Object data in JSON
-- Begin --
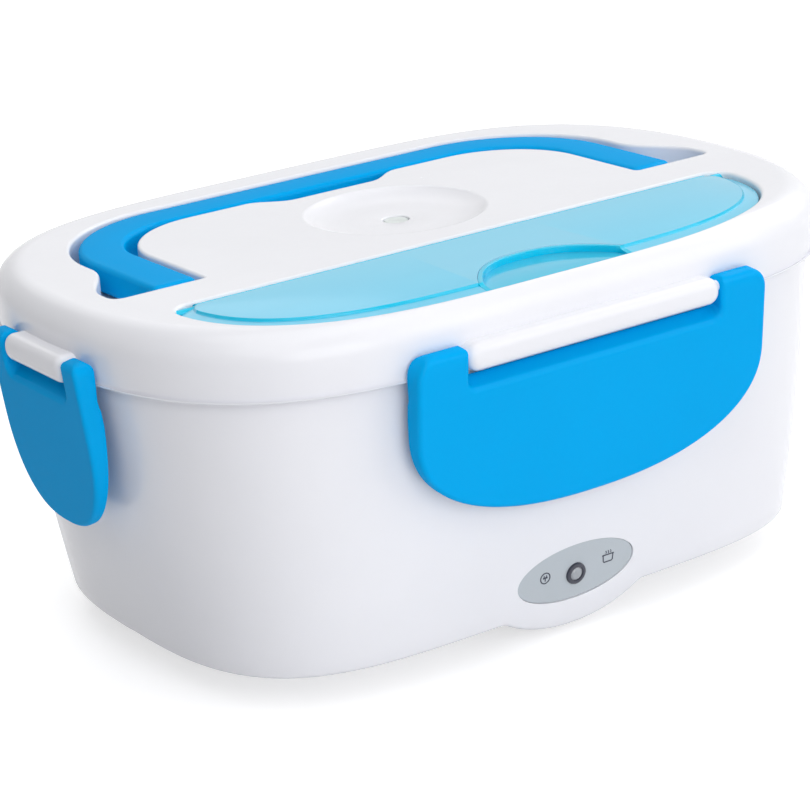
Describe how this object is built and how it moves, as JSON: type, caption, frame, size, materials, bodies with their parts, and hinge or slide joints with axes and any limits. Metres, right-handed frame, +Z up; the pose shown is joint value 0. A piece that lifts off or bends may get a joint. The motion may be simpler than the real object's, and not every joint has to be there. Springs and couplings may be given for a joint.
{
  "type": "electric lunch box",
  "caption": "Electric lunch box: rounded heated base with hanging food tray, lift-off lid held by hinged latches, fold-down handle, spoon compartment and steam vent.",
  "frame": {"origin": "on the floor under the middle of the box", "axes": "+X to the right along the length, -Y the front with the label, +Z up"},
  "size_m": [0.2396, 0.1696, 0.105],
  "materials": {
    "white_plastic": "glossy moulded",
    "blue_plastic": "glossy moulded",
    "clear_blue": "clear tinted, glossy",
    "steel": "satin",
    "screw_steel": "satin",
    "aluminium": "satin",
    "brass": "plated",
    "silicone": "matte",
    "plug_silicone": "matte",
    "foot_rubber": "matte",
    "dark_plastic": "satin moulded",
    "label_grey": "satin printed",
    "bezel_grey": "satin",
    "lamp_red": "clear tinted",
    "led_clear": "clear",
    "board_green": "coated board",
    "ceramic": "matt ceramic",
    "wire_red": "sleeved",
    "wire_blue": "sleeved"
  },
  "bodies": {
    "base": {"body_shell": "white_plastic", "inner_well": "white_plastic", "food_tray": "steel", "side_dish_box": "white_plastic", "side_dish_lid": "clear_blue", "heating_plate": "aluminium", "plate_screws": "screw_steel", "heating_element": "aluminium", "element_strap": "screw_steel", "strap_screws": "screw_steel", "thermostat": "dark_plastic", "thermostat_screws": "screw_steel", "thermal_fuse": "ceramic", "supply_inlet": "dark_plastic", "inlet_pins": "brass", "inlet_screws": "screw_steel", "live_wire": "wire_red", "neutral_wire": "wire_blue", "fuse_wire": "wire_red", "element_wire": "wire_red", "label_plate": "label_grey", "lamp_bezel": "bezel_grey", "lamp_lens": "lamp_red", "lamp_led": "led_clear", "lamp_board": "board_green", "base_plate": "white_plastic", "base_screws": "screw_steel", "foot_front_left": "foot_rubber", "foot_front_right": "foot_rubber", "foot_back_left": "foot_rubber", "foot_back_right": "foot_rubber"},
    "lid": {"lid_shell": "white_plastic", "lid_liner": "white_plastic", "lid_seal": "silicone", "spoon": "steel"},
    "vent_plug": {"vent_plug": "plug_silicone"},
    "spoon_cover": {"spoon_cover": "clear_blue"},
    "handle": {"handle": "blue_plastic"},
    "latch_front": {"latch_front": "blue_plastic"},
    "latch_back": {"latch_back": "blue_plastic"},
    "latch_left": {"latch_left": "blue_plastic"},
    "latch_right": {"latch_right": "blue_plastic"}
  },
  "joints": [
    {"name": "lid_lift", "type": "slide", "parent": "base", "child": "lid", "axis": [0, 0, 1], "range_m": [0, 0.13]},
    {"name": "latch_front_hinge", "type": "hinge", "parent": "lid", "child": "latch_front", "pos_m": [0, -0.0818, 0.0918], "axis": [-1, 0, 0], "range_deg": [0, 110]},
    {"name": "latch_back_hinge", "type": "hinge", "parent": "lid", "child": "latch_back", "pos_m": [0, 0.0818, 0.0918], "axis": [1, 0, 0], "range_deg": [0, 110]},
    {"name": "latch_left_hinge", "type": "hinge", "parent": "lid", "child": "latch_left", "pos_m": [-0.1168, 0, 0.0918], "axis": [0, 1, 0], "range_deg": [0, 110]},
    {"name": "latch_right_hinge", "type": "hinge", "parent": "lid", "child": "latch_right", "pos_m": [0.1168, 0, 0.0918], "axis": [0, -1, 0], "range_deg": [0, 110]},
    {"name": "handle_hinge", "type": "hinge", "parent": "lid", "child": "handle", "pos_m": [0, -0.0063, 0.1008], "axis": [1, 0, 0], "range_deg": [0, 95]},
    {"name": "spoon_cover_hinge", "type": "hinge", "parent": "lid", "child": "spoon_cover", "pos_m": [0, -0.0306, 0.1034], "axis": [-1, 0, 0], "range_deg": [0, 100]},
    {"name": "vent_plug_slide", "type": "slide", "parent": "lid", "child": "vent_plug", "axis": [0, 0, 1], "range_m": [0, 0.003]}
  ]
}
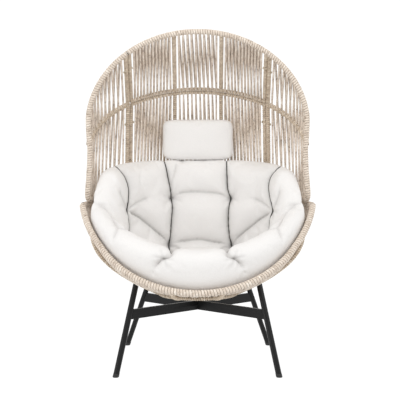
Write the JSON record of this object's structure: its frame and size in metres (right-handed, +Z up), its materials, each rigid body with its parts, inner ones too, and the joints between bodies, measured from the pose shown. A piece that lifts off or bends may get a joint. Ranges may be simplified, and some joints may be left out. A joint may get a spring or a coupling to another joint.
{
  "type": "egg lounge chair",
  "caption": "Free-standing egg-shaped lounge chair: tall hooded shell of wound strands on a black four-leg base, with a tufted seat cushion and a head pillow.",
  "frame": {"origin": "on the ground under the middle of the chair's footprint box", "axes": "+Z up, the open front faces -Y, +X to the right as seen from the front"},
  "size_m": [1.0276, 0.8004, 1.4376],
  "materials": {
    "rim_wrap": "flecked beige strand wound round tube",
    "woven_strand": "flecked beige strand, matt",
    "bolt_steel": "plated",
    "black_metal": "satin black powder coat",
    "foot_plastic": "black moulded",
    "cushion_fabric": "off-white plain weave",
    "pillow_fabric": "off-white plain weave"
  },
  "bodies": {
    "frame": {"wing_edge_left": "rim_wrap", "wing_edge_right": "rim_wrap", "hood_rim_centre": "rim_wrap", "seat_rim_front": "rim_wrap", "seat_rim_rear": "rim_wrap", "wing_rib_left": "woven_strand", "wing_rib_right": "woven_strand", "wing_hoop_left": "woven_strand", "wing_hoop_right": "woven_strand", "upper_outer_rib_left": "woven_strand", "upper_outer_rib_right": "woven_strand", "lower_outer_rib_left": "woven_strand", "lower_outer_rib_right": "woven_strand", "upper_inner_rib_left": "woven_strand", "upper_inner_rib_right": "woven_strand", "lower_inner_rib_left": "woven_strand", "lower_inner_rib_right": "woven_strand", "upper_hoop": "woven_strand", "lower_hoop": "woven_strand", "back_bottom_rail": "woven_strand", "wing_weave_upper_left": "woven_strand", "wing_weave_upper_right": "woven_strand", "wing_weave_lower_left": "woven_strand", "wing_weave_lower_right": "woven_strand", "back_weave_upper_left": "woven_strand", "back_weave_upper_right": "woven_strand", "back_weave_lower_left": "woven_strand", "back_weave_lower_right": "woven_strand", "back_weave_upper_middle": "woven_strand", "back_weave_lower_middle": "woven_strand", "base_ring": "woven_strand", "bowl_rib_1": "woven_strand", "bowl_rib_2": "woven_strand", "bowl_rib_3": "woven_strand", "bowl_rib_4": "woven_strand", "bowl_rib_5": "woven_strand", "bowl_rib_6": "woven_strand", "bowl_weave_rear": "woven_strand", "bowl_weave_front": "woven_strand", "base_weave": "woven_strand", "lower_rib_bolt_left": "bolt_steel", "lower_rib_bolt_right": "bolt_steel", "upper_rib_bolt_left": "bolt_steel", "upper_rib_bolt_right": "bolt_steel", "leg_front_left": "black_metal", "leg_front_right": "black_metal", "leg_rear_left": "black_metal", "leg_rear_right": "black_metal", "seat_strap_front_left": "black_metal", "seat_strap_front_right": "black_metal", "seat_strap_rear_left": "black_metal", "seat_strap_rear_right": "black_metal", "cross_bar_a": "black_metal", "cross_bar_b": "black_metal", "foot_cap_front_left": "foot_plastic", "foot_cap_front_right": "foot_plastic", "foot_cap_rear_left": "foot_plastic", "foot_cap_rear_right": "foot_plastic"},
    "seat_cushion": {"seat_cushion": "cushion_fabric"},
    "head_pillow": {"head_pillow": "pillow_fabric"}
  },
  "joints": [
    {"name": "cushion_lift_out", "type": "slide", "parent": "frame", "child": "seat_cushion", "axis": [0, -0.7659, 0.6429], "range_m": [0, 0.9]},
    {"name": "pillow_lift_off", "type": "slide", "parent": "seat_cushion", "child": "head_pillow", "axis": [0, -0.9401, 0.341], "range_m": [0, 0.5]}
  ]
}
-- End --
The problem: Of the lines in the listing above, how many hold the string "pose"? Reply with the number only.

Full solution: 2